Lots of odd nonsense supposedly happening over the past few weeks:
*The
Georgia Gorilla, briefly trumpeted by some sources as, finally, A Real Bigfoot Body. This was all over the Fox Mulder corners of the Net; the site I've linked to was receiving three million hits a minute at one point. The "body" doesn't look particularly real to me, although I can't give you any clear reasons why I feel that way. One comment I read somewhere claimed that the guts don't look right for a large hominid and seem to have been dropped onto the "corpse" rather than protruding from it. I don't quite see what the angle is here; saying they have a body is an awfully bold and extremely falsifiable claim, so if it is a hoax I'm wondering how the heck it's going to unfold and what they expect to get out of it. Press conference tomorrow, apparently.
*
Evilution disproved by overlapping dino and human tracks which will "change all the pale-ethnological principles," whatever those are. This one does look blatantly fake, not least because the dino track resembles a five-year-old's idea of what a dinosaur track should look like. It doesn't help that this is being put forward by the notorious Carl Baugh. Baugh claims CT scans revealed compression layers which prove the tracks were not carved, but as anyone with real credentials knows, it's garbage in, garbage out with high-tech equipment. If you don't know how to use it properly, or don't know how to deal with geological specimens (the scans were performed at a medical center), or don't know how to properly interpret the output, you can wind up with utterly spurious results even if the equipment is in perfect working order. Skeptics have argued that the "compression layers" are artifacts of the CT process. Gary Hurd's blog has some interesting commentary. This one is going to become a creationist classic, I'm sure, but I'm not ready to turn YEC just yet.
*Numerology: On 8/8/08, on the advice of a waitress who was impressed by the convergence of 8s, I bought some lottery tickets. At the convenience store, I decided that I obviously had to buy 8 tickets.

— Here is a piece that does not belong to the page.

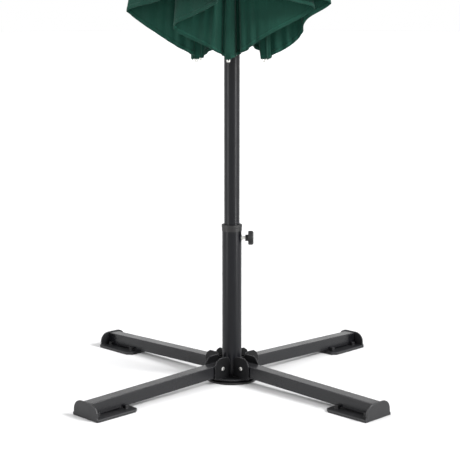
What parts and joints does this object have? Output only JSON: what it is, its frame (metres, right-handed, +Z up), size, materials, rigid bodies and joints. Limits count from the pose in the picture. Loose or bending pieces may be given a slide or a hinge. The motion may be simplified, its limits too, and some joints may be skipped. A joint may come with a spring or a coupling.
{
  "type": "patio umbrella with cross base",
  "caption": "Closed centre-pole patio umbrella with hanging cloth lobes, standing in a clamped tube on a folding cross base with flanged feet",
  "frame": {"origin": "on the floor under the pole axis, at the bottom centre of the box", "axes": "+Z up along the pole; the four legs lie along +X, +Y, -X and -Y; the clamp knob stands out between +X and +Y"},
  "size_m": [0.932, 0.932, 2.2335],
  "materials": {
    "pole_steel": "satin charcoal powder coat",
    "leg_steel": "satin charcoal powder coat",
    "bracket_steel": "satin black powder coat on pressed steel",
    "frame_steel": "satin charcoal powder coat",
    "zinc": "bright zinc plate",
    "dark_plastic": "fine moulded grain",
    "foot_plastic": "moulded, slightly worn",
    "canopy_cloth": "dark green plain-weave polyester"
  },
  "bodies": {
    "base": {"hub_plate": "bracket_steel", "hub_pad": "dark_plastic", "base_tube": "pole_steel", "collar": "dark_plastic", "clamp_insert": "zinc", "leg_bracket_1": "bracket_steel", "leg_bracket_2": "bracket_steel", "leg_bracket_3": "bracket_steel", "leg_bracket_4": "bracket_steel", "pivot_bolt_1": "zinc", "pivot_bolt_2": "zinc", "pivot_bolt_3": "zinc", "pivot_bolt_4": "zinc"},
    "leg_arm_1": {"leg_1": "leg_steel", "foot_1": "foot_plastic"},
    "leg_arm_2": {"leg_2": "leg_steel", "foot_2": "foot_plastic"},
    "leg_arm_3": {"leg_3": "leg_steel", "foot_3": "foot_plastic"},
    "leg_arm_4": {"leg_4": "leg_steel", "foot_4": "foot_plastic"},
    "clamp_screw": {"clamp_screw": "zinc"},
    "clamp_knob": {"knob": "dark_plastic"},
    "pole": {"pole_lower": "pole_steel", "pole_upper": "pole_steel", "top_hub": "dark_plastic", "finial": "dark_plastic", "crank_housing": "dark_plastic"},
    "crank": {"crank_arm": "frame_steel"},
    "crank_handle": {"crank_grip": "dark_plastic"},
    "rib_arm_1": {"rib_1": "frame_steel", "rib_tip_1": "zinc"},
    "rib_arm_2": {"rib_2": "frame_steel", "rib_tip_2": "zinc"},
    "rib_arm_3": {"rib_3": "frame_steel", "rib_tip_3": "zinc"},
    "rib_arm_4": {"rib_4": "frame_steel", "rib_tip_4": "zinc"},
    "rib_arm_5": {"rib_5": "frame_steel", "rib_tip_5": "zinc"},
    "rib_arm_6": {"rib_6": "frame_steel", "rib_tip_6": "zinc"},
    "strut_arm_1": {"strut_1": "frame_steel"},
    "strut_arm_2": {"strut_2": "frame_steel"},
    "strut_arm_3": {"strut_3": "frame_steel"},
    "strut_arm_4": {"strut_4": "frame_steel"},
    "strut_arm_5": {"strut_5": "frame_steel"},
    "strut_arm_6": {"strut_6": "frame_steel"},
    "runner": {"runner": "dark_plastic"},
    "panel_1": {"canopy_panel_1": "canopy_cloth"},
    "panel_2": {"canopy_panel_2": "canopy_cloth"},
    "panel_3": {"canopy_panel_3": "canopy_cloth"},
    "panel_4": {"canopy_panel_4": "canopy_cloth"},
    "panel_5": {"canopy_panel_5": "canopy_cloth"},
    "panel_6": {"canopy_panel_6": "canopy_cloth"}
  },
  "joints": [
    {"name": "leg_fold_1", "type": "hinge", "parent": "base", "child": "leg_arm_1", "pos_m": [0.049, 0, 0.0365], "axis": [0, -1, 0], "range_deg": [0, 90]},
    {"name": "leg_fold_2", "type": "hinge", "parent": "base", "child": "leg_arm_2", "pos_m": [0, 0.049, 0.0365], "axis": [1, 0, 0], "range_deg": [0, 90]},
    {"name": "leg_fold_3", "type": "hinge", "parent": "base", "child": "leg_arm_3", "pos_m": [-0.049, 0, 0.0365], "axis": [0, 1, 0], "range_deg": [0, 90]},
    {"name": "leg_fold_4", "type": "hinge", "parent": "base", "child": "leg_arm_4", "pos_m": [0, -0.049, 0.0365], "axis": [-1, 0, 0], "range_deg": [0, 90]},
    {"name": "clamp_advance", "type": "slide", "parent": "base", "child": "clamp_screw", "axis": [0.7071, 0.7071, 0], "range_m": [0, 0.0025]},
    {"name": "clamp_turn", "type": "hinge", "parent": "clamp_screw", "child": "clamp_knob", "pos_m": [0.03182, 0.03182, 0.3555], "axis": [-0.7071, -0.7071, 0], "range_deg": [0, 720]},
    {"name": "pole_lift", "type": "slide", "parent": "base", "child": "pole", "axis": [0, 0, 1], "range_m": [0, 0.28]},
    {"name": "crank_turn", "type": "hinge", "parent": "pole", "child": "crank", "pos_m": [0.03289, -0.01197, 1.03], "axis": [0.9397, -0.342, 0], "range_deg": [0, 2880]},
    {"name": "crank_handle_spin", "type": "hinge", "parent": "crank", "child": "crank_handle", "pos_m": [0.05168, -0.01881, 0.975], "axis": [0.9397, -0.342, 0], "continuous": true},
    {"name": "canopy_open", "type": "hinge", "parent": "pole", "child": "rib_arm_1", "pos_m": [0.0225, -0.02681, 2.134], "axis": [-0.766, -0.6428, 0], "range_deg": [0, 68]},
    {"name": "rib_open_2", "type": "hinge", "parent": "pole", "child": "rib_arm_2", "pos_m": [0.03447, 0.00608, 2.134], "axis": [0.1736, -0.9848, 0], "range_deg": [0, 68]},
    {"name": "rib_open_3", "type": "hinge", "parent": "pole", "child": "rib_arm_3", "pos_m": [0.01197, 0.03289, 2.134], "axis": [0.9397, -0.342, 0], "range_deg": [0, 68]},
    {"name": "rib_open_4", "type": "hinge", "parent": "pole", "child": "rib_arm_4", "pos_m": [-0.0225, 0.02681, 2.134], "axis": [0.766, 0.6428, 0], "range_deg": [0, 68]},
    {"name": "rib_open_5", "type": "hinge", "parent": "pole", "child": "rib_arm_5", "pos_m": [-0.03447, -0.00608, 2.134], "axis": [-0.1736, 0.9848, 0], "range_deg": [0, 68]},
    {"name": "rib_open_6", "type": "hinge", "parent": "pole", "child": "rib_arm_6", "pos_m": [-0.01197, -0.03289, 2.134], "axis": [-0.9397, 0.342, 0], "range_deg": [0, 68]},
    {"name": "strut_fold_1", "type": "hinge", "parent": "rib_arm_1", "child": "strut_arm_1", "pos_m": [0.02667, -0.03179, 1.63382], "axis": [0.766, 0.6428, 0], "range_deg": [0, 136]},
    {"name": "strut_fold_2", "type": "hinge", "parent": "rib_arm_2", "child": "strut_arm_2", "pos_m": [0.04086, 0.00721, 1.63382], "axis": [-0.1736, 0.9848, 0], "range_deg": [0, 136]},
    {"name": "strut_fold_3", "type": "hinge", "parent": "rib_arm_3", "child": "strut_arm_3", "pos_m": [0.01419, 0.03899, 1.63382], "axis": [-0.9397, 0.342, 0], "range_deg": [0, 136]},
    {"name": "strut_fold_4", "type": "hinge", "parent": "rib_arm_4", "child": "strut_arm_4", "pos_m": [-0.02667, 0.03179, 1.63382], "axis": [-0.766, -0.6428, 0], "range_deg": [0, 136]},
    {"name": "strut_fold_5", "type": "hinge", "parent": "rib_arm_5", "child": "strut_arm_5", "pos_m": [-0.04086, -0.00721, 1.63382], "axis": [0.1736, -0.9848, 0], "range_deg": [0, 136]},
    {"name": "strut_fold_6", "type": "hinge", "parent": "rib_arm_6", "child": "strut_arm_6", "pos_m": [-0.01419, -0.03899, 1.63382], "axis": [0.9397, -0.342, 0], "range_deg": [0, 136]},
    {"name": "runner_ride", "type": "hinge", "parent": "strut_arm_1", "child": "runner", "pos_m": [0.0225, -0.02681, 1.13363], "axis": [-0.766, -0.6428, 0], "range_deg": [0, 68]},
    {"name": "panel_spread_1", "type": "hinge", "parent": "rib_arm_1", "child": "panel_1", "pos_m": [0.61809, -0.22496, 1.77339], "axis": [0.8114, -0.2953, -0.5044], "range_deg": [0, 64.94], "deforming": ["canopy_panel_1"]},
    {"name": "panel_spread_2", "type": "hinge", "parent": "rib_arm_2", "child": "panel_2", "pos_m": [0.50387, 0.4228, 1.77339], "axis": [0.6615, 0.555, -0.5044], "range_deg": [0, 64.94], "deforming": ["canopy_panel_2"]},
    {"name": "panel_spread_3", "type": "hinge", "parent": "rib_arm_3", "child": "panel_3", "pos_m": [-0.11422, 0.64776, 1.77339], "axis": [-0.1499, 0.8504, -0.5044], "range_deg": [0, 64.94], "deforming": ["canopy_panel_3"]},
    {"name": "panel_spread_4", "type": "hinge", "parent": "rib_arm_4", "child": "panel_4", "pos_m": [-0.61809, 0.22496, 1.77339], "axis": [-0.8114, 0.2953, -0.5044], "range_deg": [0, 64.94], "deforming": ["canopy_panel_4"]},
    {"name": "panel_spread_5", "type": "hinge", "parent": "rib_arm_5", "child": "panel_5", "pos_m": [-0.50387, -0.4228, 1.77339], "axis": [-0.6615, -0.555, -0.5044], "range_deg": [0, 64.94], "deforming": ["canopy_panel_5"]},
    {"name": "panel_spread_6", "type": "hinge", "parent": "rib_arm_6", "child": "panel_6", "pos_m": [0.11422, -0.64776, 1.77339], "axis": [0.1499, -0.8504, -0.5044], "range_deg": [0, 64.94], "deforming": ["canopy_panel_6"]}
  ],
  "couplings": [
    {"joint": "clamp_advance", "follows": "clamp_turn", "m_per_rad": 0.00019894},
    {"joint": "rib_open_2", "follows": "canopy_open", "ratio": 1},
    {"joint": "rib_open_3", "follows": "canopy_open", "ratio": 1},
    {"joint": "rib_open_4", "follows": "canopy_open", "ratio": 1},
    {"joint": "rib_open_5", "follows": "canopy_open", "ratio": 1},
    {"joint": "rib_open_6", "follows": "canopy_open", "ratio": 1},
    {"joint": "strut_fold_1", "follows": "canopy_open", "ratio": 2},
    {"joint": "strut_fold_2", "follows": "canopy_open", "ratio": 2},
    {"joint": "strut_fold_3", "follows": "canopy_open", "ratio": 2},
    {"joint": "strut_fold_4", "follows": "canopy_open", "ratio": 2},
    {"joint": "strut_fold_5", "follows": "canopy_open", "ratio": 2},
    {"joint": "strut_fold_6", "follows": "canopy_open", "ratio": 2},
    {"joint": "runner_ride", "follows": "canopy_open", "ratio": 1},
    {"joint": "crank_turn", "follows": "canopy_open", "ratio": 42.353},
    {"joint": "panel_spread_1", "follows": "canopy_open", "ratio": 0.95505},
    {"joint": "panel_spread_2", "follows": "canopy_open", "ratio": 0.95505},
    {"joint": "panel_spread_3", "follows": "canopy_open", "ratio": 0.95505},
    {"joint": "panel_spread_4", "follows": "canopy_open", "ratio": 0.95505},
    {"joint": "panel_spread_5", "follows": "canopy_open", "ratio": 0.95505},
    {"joint": "panel_spread_6", "follows": "canopy_open", "ratio": 0.95505}
  ]
}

All of them were losers except the 8th one, which netted me $44, and of course 4+4=8. Later I realized that I had bought the tickets at or around 8:00. I also did a psych experiment at the U a few weeks back. I just received the $8 check for my participation. It was issued on 8/8/08. Obviously this all proves something, but I've no idea what.
*Bonehead geology: The guy who wrote the Swift Boat book, Jerome Corsi, is back with a doubtlessly fair and balanced book about Obama. He's openly announced that his goal is to prevent Obama's election. Corsi has written many other books, including one about how oil is abiogenic and there's plenty of it out there, and how the high price and alleged scarcity of oil are all a big scam. I haven't read the book, but according to the comments on Amazon, one of Corsi's arguments is that oil couldn't be a fossil fuel because there weren't enough dinosaurs to make that much oil. Apparently his research on standard theories of petroleum generation consisted of driving past a Sinclair station and noting the dinosaur out front. (For those who don't know, no, dinosaurs are not thought to be a major component of any fossil fuels; plankton and plant matter are the primary sources.) Yet he thought himself qualified to write a book arguing that most of the experts on the subject are wrong. I wonder how he researched Obama? Probably just ran "Barack Obama" through an anagram generator. "Oh, shit! 'Maraca Kabob'! That sounds Middle Eastern! He's a terrorist!"